## Recorded data
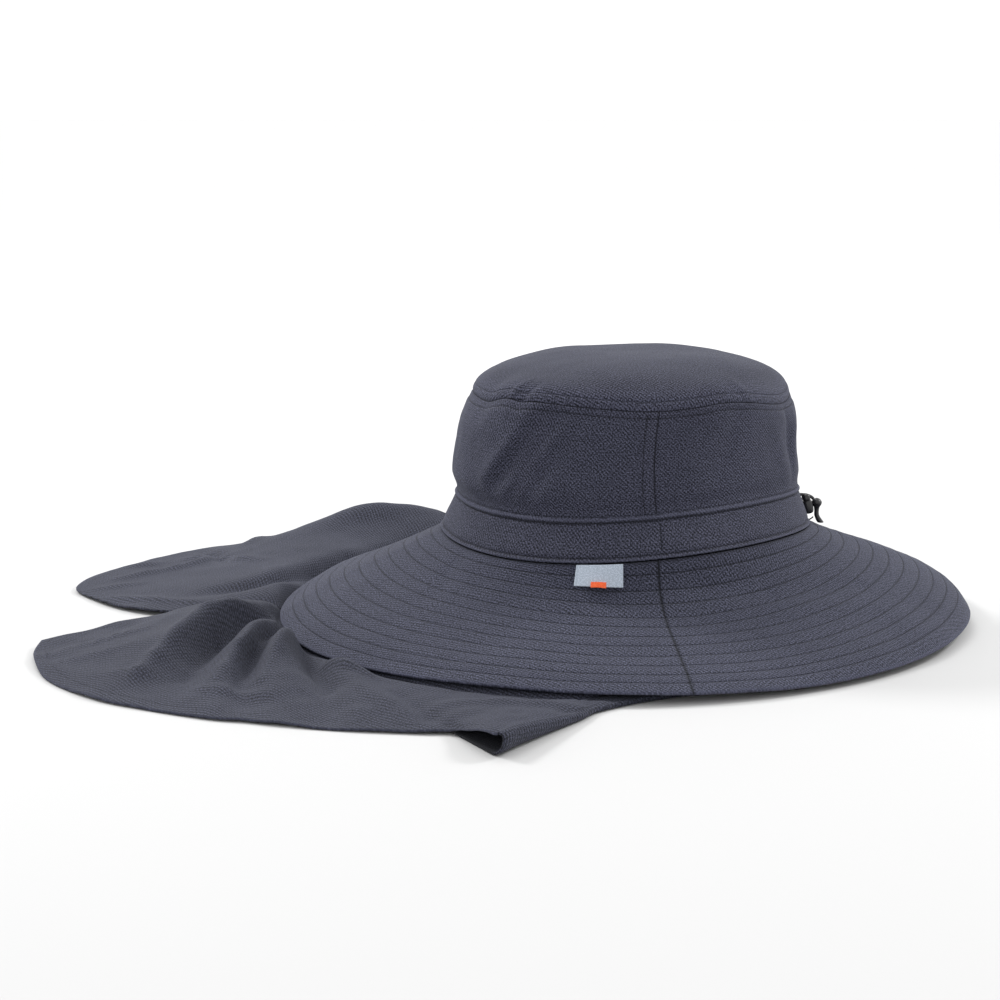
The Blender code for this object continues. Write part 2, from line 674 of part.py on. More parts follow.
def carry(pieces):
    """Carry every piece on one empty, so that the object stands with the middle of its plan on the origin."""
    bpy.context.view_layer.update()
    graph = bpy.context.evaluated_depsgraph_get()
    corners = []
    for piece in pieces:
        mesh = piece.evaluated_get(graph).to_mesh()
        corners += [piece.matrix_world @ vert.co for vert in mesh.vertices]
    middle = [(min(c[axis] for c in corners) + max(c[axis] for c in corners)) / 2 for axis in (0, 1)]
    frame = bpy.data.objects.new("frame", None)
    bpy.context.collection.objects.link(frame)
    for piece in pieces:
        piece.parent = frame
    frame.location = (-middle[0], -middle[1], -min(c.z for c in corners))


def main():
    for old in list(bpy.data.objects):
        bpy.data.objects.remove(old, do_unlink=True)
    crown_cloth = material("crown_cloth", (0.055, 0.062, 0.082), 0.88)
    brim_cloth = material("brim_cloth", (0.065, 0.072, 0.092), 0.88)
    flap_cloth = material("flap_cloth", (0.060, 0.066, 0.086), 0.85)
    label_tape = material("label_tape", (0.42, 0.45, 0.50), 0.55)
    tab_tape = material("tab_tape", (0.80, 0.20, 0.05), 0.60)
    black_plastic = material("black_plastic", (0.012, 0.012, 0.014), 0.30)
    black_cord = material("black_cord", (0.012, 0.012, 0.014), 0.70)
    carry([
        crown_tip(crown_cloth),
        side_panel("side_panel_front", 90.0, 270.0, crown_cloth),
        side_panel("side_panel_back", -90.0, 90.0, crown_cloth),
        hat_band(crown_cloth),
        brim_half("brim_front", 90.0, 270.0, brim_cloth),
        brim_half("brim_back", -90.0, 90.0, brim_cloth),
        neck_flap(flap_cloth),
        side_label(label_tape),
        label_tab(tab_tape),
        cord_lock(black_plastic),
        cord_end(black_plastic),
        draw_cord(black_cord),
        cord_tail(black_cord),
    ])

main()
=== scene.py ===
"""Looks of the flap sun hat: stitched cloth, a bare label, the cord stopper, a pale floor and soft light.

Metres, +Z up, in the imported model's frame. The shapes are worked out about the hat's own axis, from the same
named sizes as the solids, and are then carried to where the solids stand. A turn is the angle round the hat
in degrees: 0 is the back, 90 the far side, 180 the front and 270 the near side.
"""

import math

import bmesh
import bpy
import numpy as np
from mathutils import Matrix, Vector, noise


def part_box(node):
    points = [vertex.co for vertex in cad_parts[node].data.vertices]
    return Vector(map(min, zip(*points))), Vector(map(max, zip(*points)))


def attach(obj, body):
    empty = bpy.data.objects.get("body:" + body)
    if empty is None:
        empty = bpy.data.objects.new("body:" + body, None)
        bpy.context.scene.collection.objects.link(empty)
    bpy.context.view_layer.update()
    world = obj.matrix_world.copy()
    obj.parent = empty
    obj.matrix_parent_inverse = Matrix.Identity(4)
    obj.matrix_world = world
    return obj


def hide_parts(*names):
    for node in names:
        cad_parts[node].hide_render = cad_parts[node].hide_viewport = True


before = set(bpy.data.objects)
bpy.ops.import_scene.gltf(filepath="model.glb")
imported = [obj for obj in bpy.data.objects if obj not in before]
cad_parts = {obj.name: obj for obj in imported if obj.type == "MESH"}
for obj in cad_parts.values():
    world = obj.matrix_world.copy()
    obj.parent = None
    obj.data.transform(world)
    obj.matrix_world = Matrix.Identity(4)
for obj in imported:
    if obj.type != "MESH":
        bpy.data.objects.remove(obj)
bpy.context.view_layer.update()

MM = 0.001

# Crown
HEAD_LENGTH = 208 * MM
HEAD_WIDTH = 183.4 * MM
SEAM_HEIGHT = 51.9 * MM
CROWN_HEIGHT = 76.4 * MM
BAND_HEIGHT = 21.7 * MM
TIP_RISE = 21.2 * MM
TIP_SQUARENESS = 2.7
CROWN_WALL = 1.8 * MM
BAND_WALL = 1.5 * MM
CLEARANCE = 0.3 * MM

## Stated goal
Please give an exact restatement of only the lines from the beginning of the material above to the line with "and soft light.", inclusive.

## The output
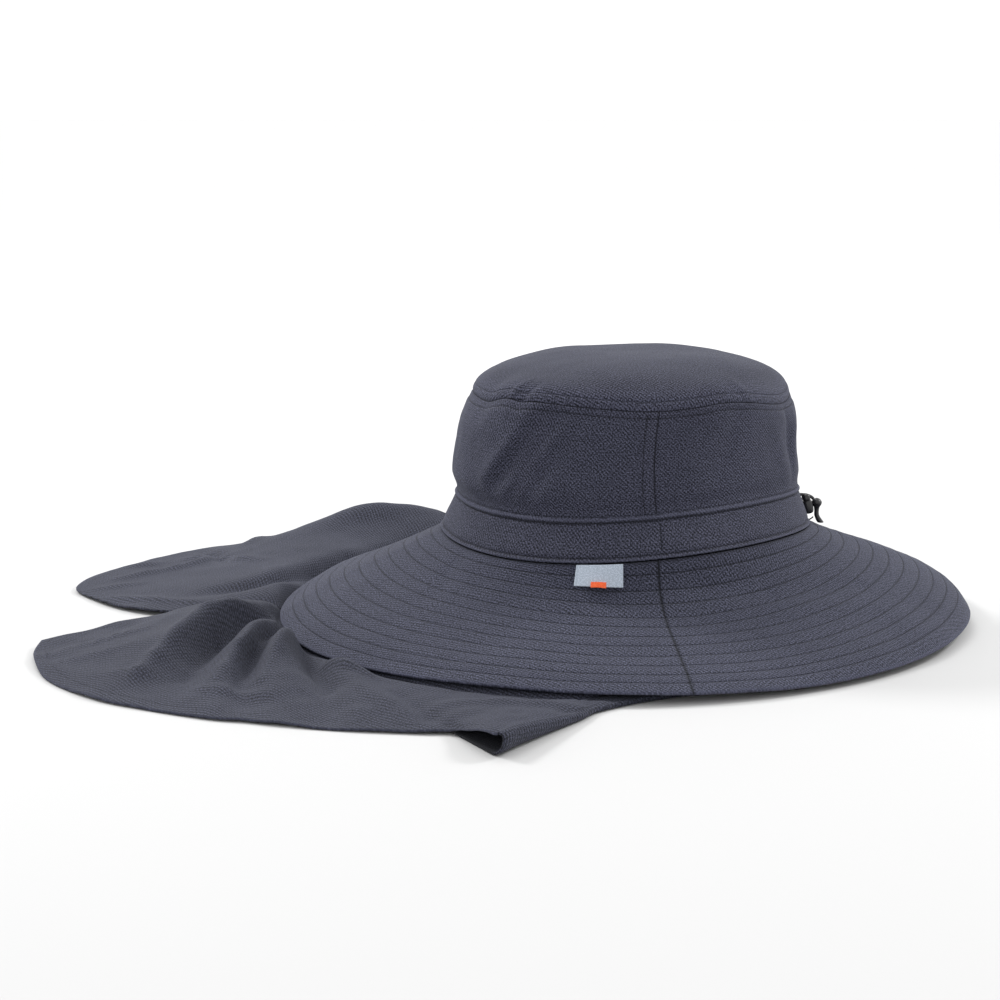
The Blender code for this object continues. Write part 2, from line 674 of part.py on. More parts follow.
def carry(pieces):
    """Carry every piece on one empty, so that the object stands with the middle of its plan on the origin."""
    bpy.context.view_layer.update()
    graph = bpy.context.evaluated_depsgraph_get()
    corners = []
    for piece in pieces:
        mesh = piece.evaluated_get(graph).to_mesh()
        corners += [piece.matrix_world @ vert.co for vert in mesh.vertices]
    middle = [(min(c[axis] for c in corners) + max(c[axis] for c in corners)) / 2 for axis in (0, 1)]
    frame = bpy.data.objects.new("frame", None)
    bpy.context.collection.objects.link(frame)
    for piece in pieces:
        piece.parent = frame
    frame.location = (-middle[0], -middle[1], -min(c.z for c in corners))


def main():
    for old in list(bpy.data.objects):
        bpy.data.objects.remove(old, do_unlink=True)
    crown_cloth = material("crown_cloth", (0.055, 0.062, 0.082), 0.88)
    brim_cloth = material("brim_cloth", (0.065, 0.072, 0.092), 0.88)
    flap_cloth = material("flap_cloth", (0.060, 0.066, 0.086), 0.85)
    label_tape = material("label_tape", (0.42, 0.45, 0.50), 0.55)
    tab_tape = material("tab_tape", (0.80, 0.20, 0.05), 0.60)
    black_plastic = material("black_plastic", (0.012, 0.012, 0.014), 0.30)
    black_cord = material("black_cord", (0.012, 0.012, 0.014), 0.70)
    carry([
        crown_tip(crown_cloth),
        side_panel("side_panel_front", 90.0, 270.0, crown_cloth),
        side_panel("side_panel_back", -90.0, 90.0, crown_cloth),
        hat_band(crown_cloth),
        brim_half("brim_front", 90.0, 270.0, brim_cloth),
        brim_half("brim_back", -90.0, 90.0, brim_cloth),
        neck_flap(flap_cloth),
        side_label(label_tape),
        label_tab(tab_tape),
        cord_lock(black_plastic),
        cord_end(black_plastic),
        draw_cord(black_cord),
        cord_tail(black_cord),
    ])

main()
=== scene.py ===
"""Looks of the flap sun hat: stitched cloth, a bare label, the cord stopper, a pale floor and soft light.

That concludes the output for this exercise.